Conspiracy theories are appearing on both the political left and right. 

By Amelia Tait

“They’re turning the frogs gay.”

If you have ever watched a video by the internet’s premier conspiracy theorist, Infowars’ Alex Jones, you will know that this is an undeniable fact. Chemicals in the water are turning the (frigging) frogs gay.

The blatant absurdity of this conspiracy theory makes it one of the most widely mocked and memed of Jones’ outbursts (though one 2010 study showed that pesticides can turn male frogs to females, this is very different from an active government plan to make frogs homosexual). Yet despite the ridiculousness of the red-faced ranter, he has a large and vocal fan base that even includes the 45th president of the United States himself.

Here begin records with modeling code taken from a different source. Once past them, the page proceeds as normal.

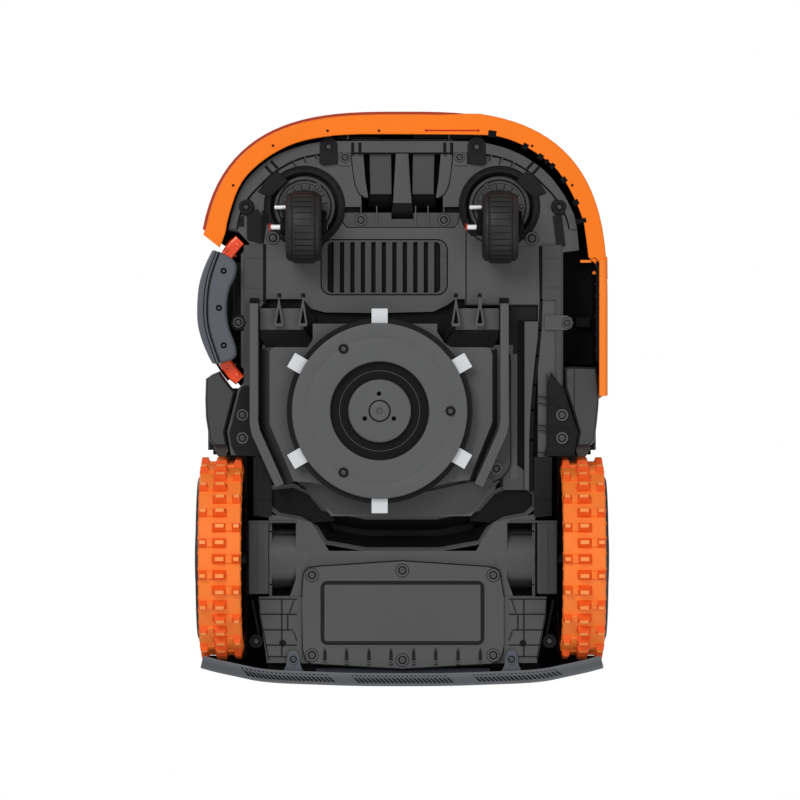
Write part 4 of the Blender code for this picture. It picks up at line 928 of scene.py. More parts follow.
deep.add(skin_over([[(*(-10.1, -217.8), 80), (*(10.9, -217.8), 80), (*(10.9, -217.8), 96), (*(-10.1, -217.8), 96)],
                    [(*(-11.7, -209.3), 86), (*(12.6, -209.3), 86), (*(12.6, -209.3), 98), (*(-11.7, -209.3), 98)],
                    [(*(-11.7, -200.4), 93), (*(12.6, -200.4), 93), (*(12.6, -200.4), 99), (*(-11.7, -200.4), 99)]]), 0.4)
low.plate([(-64.7, -207.5), (-11.8, -207.5), (-11.8, -200.4), (12.7, -200.4), (12.7, -207.5), (64.7, -207.5), (62.7, -196.4), (57.3, -191), (-60.7, -191), (-65.9, -196.4)], (81.6, 88), 0.5)
for x in (-28.2, 15.2, 29):
    rib.box((x - 0.6, x + 0.6), (-214.9, -193.1), (79.8, 83), 0.25)
for x in (-60.2, 60.2):
    rib.box((x - 0.5, x + 0.5), (-207.1, -192.6), (80.8, 83), 0.25)
for x in (-45.7, 46.8):
    rib.box((x - 0.5, x + 0.5), (-222.7, -205.9), (79.6, 83), 0.25)
    screw((x, -199.3), 81.4, 6.4)

# vent
vent = Piece("vent_panel", "chassis", "charcoal_low", "charcoal_dark")
FIELD = rounded((-83, 42.6), (-174.5, -118.3), 5)
vent.frame(offset(VENT, 1.3), FIELD, (79.2, 82.2), 0.5)
for k in range(10):
    x = -72.8 + 11.7 * k
    vent.box((x - 3.5, x + 3.5), (-175.4, -117.4), (79.2, 81.6), 0.7)
for y in (-160.2, -133.5):
    vent.box((43.5, 47.5), (y - 2.2, y + 2.2), (78.4, 79.6), 0.3)
vent.done("vent_grille")
dark.plate(offset(VENT, 0.6), (84.5, 86), 0)
dark.frame(offset(VENT, -0.5), offset(VENT, 1.5), (82.4, 83.0))

# seams and panels of the floor
seam_line([(71.4, -214.3), (71.4, -105)], 1.2)
rib.plate(rounded((72.3, 150.1), (-169.1, -105.8), 1.5, 2), (79.3, FLOOR_Z + 0.4), 0.5)
rib.plate([(72.3, -181.4), (109.3, -181.4), (109.3, -168.6), (72.3, -168.6)], (79.3, FLOOR_Z + 0.4), 0.5)
seam_line([(71.4, -104.1), (151.6, -104.1)], 1.3)
dark.box((-154.8, -151.6), (-172.5, -105.6), (79.2, 86), 0.1)
seam_line([(154.3, -169.1), (155.2, -110.1), (153.9, -76.6), (151.2, -47.6), (147.8, -15.3), (145.4, 12.6), (144.1, 46), (143.8, 102.9)], 3.6, FLOOR_Z - 0.3)

# side rails
rail = Piece("side_rails", "chassis", "charcoal_low", "charcoal")
flank = Piece("side_flanks", "chassis", "charcoal_dark", "charcoal_dark")
for sx, dx in ((-1, 0.0), (1, 1.6)):
    def at(px, py, sx=sx, dx=dx):
        x = (402 - px) * 1.115 * sx
        return (x + (dx if sx > 0 else 0), (py - 398.7) * 1.115)
    rail.plate([at(263.2, 245), at(243.8, 245), at(243.8, 386), at(249.8, 386), at(249.8, 300), at(263.2, 300)], (77.2, FLOOR_Z + 0.5), 0.6)
    flank.plate([at(249.8, 387), at(241.5, 387), at(239.7, 392), at(232, 424), at(229.5, 433), at(231.5, 446), at(236, 455), at(262, 456), at(253.5, 424), at(249.8, 405)], (77.0, FLOOR_Z + 0.5), 0.6)
    for y in (258, 288):
        rail.box((at(246, 0)[0], at(261, 0)[0]), ((y - 398.7) * 1.115 - 0.5, (y - 398.7) * 1.115 + 0.5), (76.6, 77.6), 0.2)
    for y in (415, 438):
        screw(at(242.6, y), 77.2, 6.6)
    flank.plate([at(253.5, 457), at(271.8, 457), at(271.8, 516), at(253.5, 516)], (77.6, FLOOR_Z + 0.5), 0.6)
    seam_line([at(253.6, 500), at(271.6, 500)], 0.9, 77.6)
    flank.box((at(255.2, 0)[0], at(256.6, 0)[0]), (66.1, 129.7), (76.8, 78), 0.3)
rail.done()
flank.done()

# ribbed triangle on the +X flank
tri = [(165.6, -29), (179.4, -10.8), (195.8, 38.2), (190.7, 63.9), (161.5, 63.9), (161.5, -7.5)]
deep.plate(tri, (76.6, 77.6), 0.3)
for pts in (tri[:4], [(161.5, -27.5), (161.5, 62.8)]):
    for a, b in zip(pts, pts[1:]):
        deep.bar(a, b, 1.3, (74.8, 77), 0.3)
for y, x1 in ((396, 556), (403, 562), (425, 572), (430, 574), (452, 574)):
    deep.bar(((537 - 402) * 1.115, (y - 398.7) * 1.115), ((x1 - 402) * 1.115, (y + 2.5 - 398.7) * 1.115), 1.1, (75.2, 77.4), 0.25)
for y in (405, 413, 421, 436, 444):
    deep.bar(((548 - 402) * 1.115, (y - 398.7) * 1.115), ((560 - 402) * 1.115, (y - 9 - 398.7) * 1.115), 0.9, (75.6, 77.4), 0.2)
for at in ((178.4, 18.2), (178.4, 43.8)):
    screw(at, 75.6, 6.8)

# arms that hold the guard and the strip
deep.plate(rounded((-187.3, -170.6), (-92.8, -76), 3), (78, FLOOR_Z + 0.4), 0.7)
deep.rod((*(-182.5, -84.9), 0), (76.8, FLOOR_Z), 8.6, steps=36, ease=0.8)
screw((-182.5, -84.9), 76.8, 6.0)
tongue = [(159, -92.8), (183.4, -92.8), (189, -90), (191.1, -84.6), (189, -79.1), (183.4, -76.4), (159, -76.4)]
rib.plate(tongue, (76.4, FLOOR_Z + 0.4), 0.8)
for y in (-90.9, -78.2):
    rib.box((160.6, 180.6), (y - 0.5, y + 0.5), (75.8, 76.8), 0.2)
screw((183.9, -84.4), 76.3, 5.6)
dark.box((195.1, 211.3), (-91.1, -80.5), (118, 128), 0.5)
deep.box((-188.4, -174.5), (-152.4, -92.2), (93.6, 97), 0.6)

# black-blue wall behind the strip, and the wall at the guard
shade = Piece("bay_walls", "chassis", "ink", "slate_dark")
shade.box((179.5, 214.6), (-165.8, -38.7), (132, 134), 0)
shade.box((-188.4, -176.2), (-149.1, -48.7), (104, 106), 0)
shade.done()

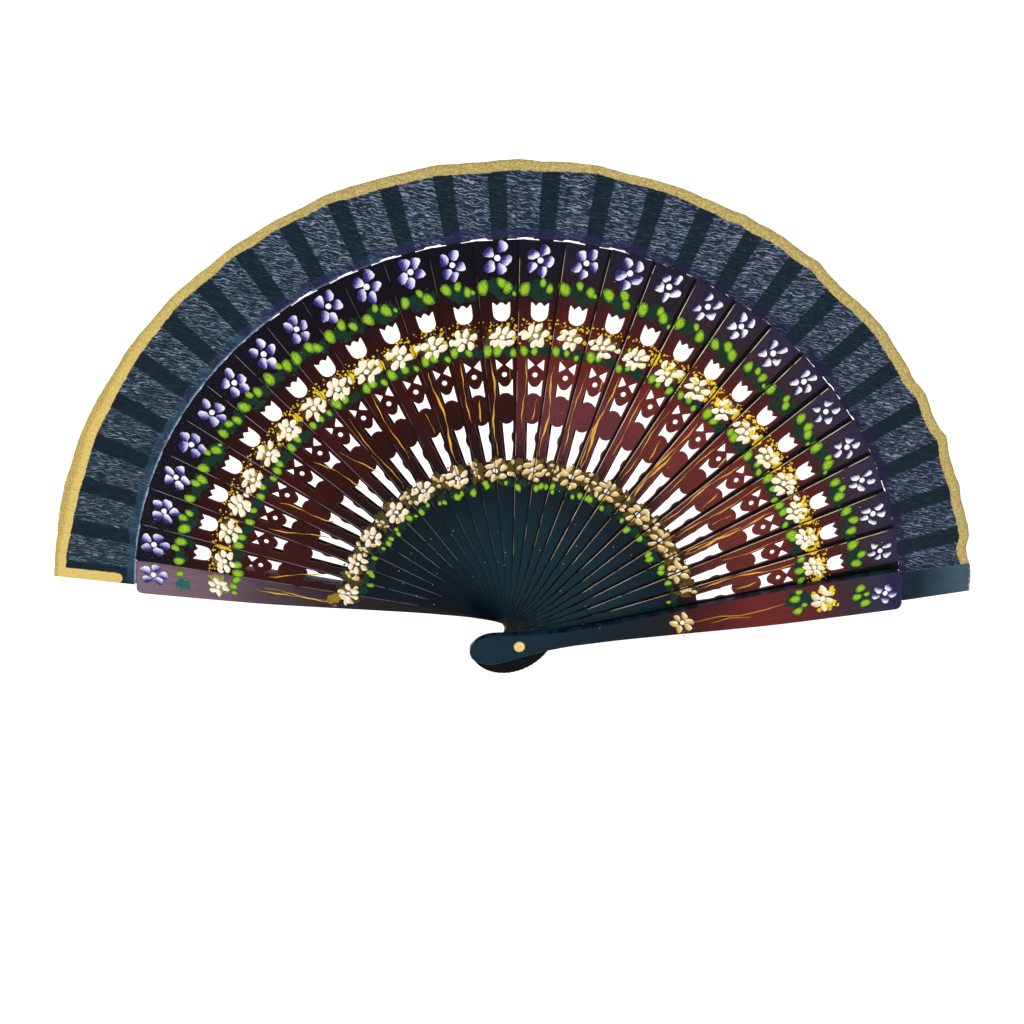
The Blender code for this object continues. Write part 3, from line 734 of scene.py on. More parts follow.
def leaf_piece(k):
    """The cloth from member k's left fold to the next member's left fold."""
    name = f"leaf_cloth_{k + 1:02d}"
    stations = []
    if k == 0:
        stations = [("u", u) for u in (-5.3, -5.0, -4.4, -3.8, -3.2, -2.6, -2.0, -1.4, -0.8, -0.4)]
        stations += [("a", a) for a in (0.0, 0.45, 0.85, 1.15, 1.5, 1.65, 1.8, 1.9)]
    elif k == FRONT:
        stations = [("u", u) for u in (-7.3, -7.0, -6.0, -4.6, -3.8, -3.0, -1.5, 0.0, 1.5, 3.0, 4.5, 5.8, 6.6, 7.0)]
    else:
        stations = [("a", a) for a in (LEFT_FOLD, -0.7, -0.2, 0.3, 0.75, 0.95, 1.2, 1.5, 1.65, 1.8, 1.9)]
    if k < STICKS:
        stations += [("a", a) for a in (RIGHT_FOLD, 2.04, 2.15, 2.4, 2.7, 3.0, 3.3, 3.6, 3.9, 4.2, 4.4, 4.56, 4.64, 4.70, 4.76, 4.82, 4.88, 4.93, NEXT_FOLD)]
    elif k == STICKS:
        stations += [("t", t) for t in (0.0, 0.04, 0.1, 0.2, 0.35, 0.5, 0.62, 0.72, 0.79, 0.85, 0.9, 0.95, 1.0)]
    rows = 34 if k == 0 else 20
    front_verts, back_verts, fan, rim, gold_end, plain, backed = [], [], [], [], [], [], []
    for i, (kind, value) in enumerate(stations):
        for j in range(rows + 1):
            v = j / rows
            if kind == "a":
                a = value
                r0, r1 = lower_edge(a, k), outer_edge(k * PITCH + a)
                r = r0 + (r1 - r0) * v
                u, z = r * math.sin(math.radians(a)), r * math.cos(math.radians(a))
                y = cloth_y(a, k)
            elif kind == "u":
                u = value
                a_mid = math.degrees(math.asin(u / 190.0))
                r0, r1 = lower_edge(a_mid, k), outer_edge(k * PITCH + a_mid)
                if k == 0 and u < -2.0:
                    r0 += 0.35 * smoothstep((-2.0 - u) / 3.0)
                if k == FRONT:
                    r1 = min(r1, 208.8) + 0.12 * math.sin(u) + 0.08 * wobble(u, 4)
                r = r0 + (r1 - r0) * v
                z = math.sqrt(max(r * r - u * u, 1.0))
                a = math.degrees(math.atan2(u, z))
                y = -0.175
                if k == FRONT:
                    ridge = math.exp(-((u + 4.6 - 1.6 * (r - 178) / 26.0) / 0.5) ** 2)
                    y = -0.69 - 0.10 * ridge
            else:
                # from stick 26's right fold to the edge of the front guard's tongue
                a0 = RIGHT_FOLD
                a_end = PITCH + math.degrees(math.asin(-7.3 / 190.0))
                r0 = lower_edge(a0 + (a_end - a0) * value, k)
                r1 = outer_edge(k * PITCH + a0 + (a_end - a0) * value)
                r = r0 + (r1 - r0) * v
                a1 = PITCH + math.degrees(math.asin(-7.3 / r))
                a = a0 + (a1 - a0) * value
                u, z = r * math.sin(math.radians(a)), r * math.cos(math.radians(a))
                y = -0.375 - 0.085 * smoothstep(value / 0.15) - 1.23 * smoothstep((value - 0.72) / 0.28)
            front_verts.append(at(k, u, z, y - CLOTH_T / 2))
            back_verts.append(at(k, u, z, y + CLOTH_T / 2))
            fan.append((a, r, float(k)))
            phi = k * PITCH + a
            inner = gold_inner(phi)
            rim.append(inner)
            strip = -5.0
            if k == 0:
                # a bar of gold 5 mm wide along the leaf's end, rounded where it stops short of the lower edge
                half_w = 2.45
                du, dr = u + 5.3 - half_w, 184.2 - r
                strip = half_w - (abs(du) if dr < 0 else math.hypot(du, dr))
            gold_end.append(strip)
            plain.append(1.0 if k == FRONT else 0.0)
            backed.append(1.0 if (kind == "u") else 0.0)
    n, count = rows + 1, len(front_verts)
    faces = []
    for i in range(len(stations) - 1):
        for j in range(rows):
            a0, a1, b0, b1 = i * n + j, i * n + j + 1, (i + 1) * n + j, (i + 1) * n + j + 1
            faces.append((a0, a1, b1, b0))
            faces.append((a0 + count, b0 + count, b1 + count, a1 + count))
    last = len(stations) - 1
    for j in range(rows):
        faces.append((j, j + count, j + 1 + count, j + 1))
        faces.append((last * n + j, last * n + j + 1, last * n + j + 1 + count, last * n + j + count))
    for i in range(last):
        faces.append((i * n, (i + 1) * n, (i + 1) * n + count, i * n + count))
        faces.append((i * n + rows, i * n + rows + count, (i + 1) * n + rows + count, (i + 1) * n + rows))
    me = bpy.data.meshes.new(name)
    me.from_pydata(front_verts + back_verts, [], faces)
    bm = bmesh.new()
    bm.from_mesh(me)
    bmesh.ops.recalc_face_normals(bm, faces=bm.faces)
    for f in bm.faces:
        f.smooth = True
    for e in bm.edges:
        if len(e.link_faces) == 2 and e.link_faces[0].normal.angle(e.link_faces[1].normal, 0.0) > 0.7:
            e.smooth = False
    bm.to_mesh(me)
    bm.free()
    set_attribute(me, "fan", "FLOAT_VECTOR", "POINT", fan + fan)
    set_attribute(me, "rim", "FLOAT", "POINT", rim + rim)
    set_attribute(me, "gold_end", "FLOAT", "POINT", gold_end + gold_end)
    set_attribute(me, "no_gold", "FLOAT", "POINT", plain + plain)
    set_attribute(me, "backed", "FLOAT", "POINT", backed + backed)
    me.materials.append(CLOTH)
    ob = link_object(name, me)
    if k == FRONT:
        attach(ob, BODY[k])
    elif k == STICKS:
        r0 = 175.9
        start_u = -r0 * math.sin(math.radians(PITCH - RIGHT_FOLD))
        at(FRONT, start_u, 190.0, 0.0)
        at(FRONT, -7.3, 190.0, 0.0)
        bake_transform(ob)
    else:
        middle = math.radians((RIGHT_FOLD + NEXT_FOLD) / 2)
        half = 175.8 * math.tan(math.radians((NEXT_FOLD - RIGHT_FOLD) / 2))
        ends = [at(k, 190.0 * math.sin(middle) + s * half * math.cos(middle), 190.0 * math.cos(middle) - s * half * math.sin(middle), 0.0) for s in (-1, 1)]
        BODY[k]
        BODY[k + 1]
        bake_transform(ob)
    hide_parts(f"leaf_pleat_{k + 1:02d}")
    rests = [slips[k - 1]] if 0 < k < FRONT else [rear_tongue if k == 0 else front_tongue]
    if k < STICKS:
        rests = rests + [slips[k]]
    return ob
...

We seem to be living in an era where conspiracy theories are booming. From Hillary Clinton’s paedophile pizza parlour, to Russian hackers, Red Pillers, Obama’s communist coup and Trump’s 4D Chess – the internet has been flooded with conspiracies from both the Left and Right. Dr Robert Bartholomew, a sociologist who specialises in mass delusions, believes that social media has exacerbated conspiracy culture.

“We now live in a niche world, making it easier for people to construct their own reality – a world as they want it to be, not as it is,” he says. “A person who believes that Obama wasn’t born in the US can just visit sites that reinforce his or her beliefs.” Batholomew explains that because of the internet, conspiracies can be passed on “at the speed of light”, while other experts have noted that emotions can also spread online, in a process known as “emotional contagion”.

Yet though social media helps conspiracies to spread, the psychology behind them is age-old.

“Conspiracy theories are a product of our psychology and our psychology doesn’t really change over time,” says Dr Robert Brotherton, author of Suspicious Minds: Why We Believe Conspiracy Theories. “A certain proportion of people have always been receptive to conspiracy theories.” But who are these people – and what happens to make them fervently believe in gay frogs?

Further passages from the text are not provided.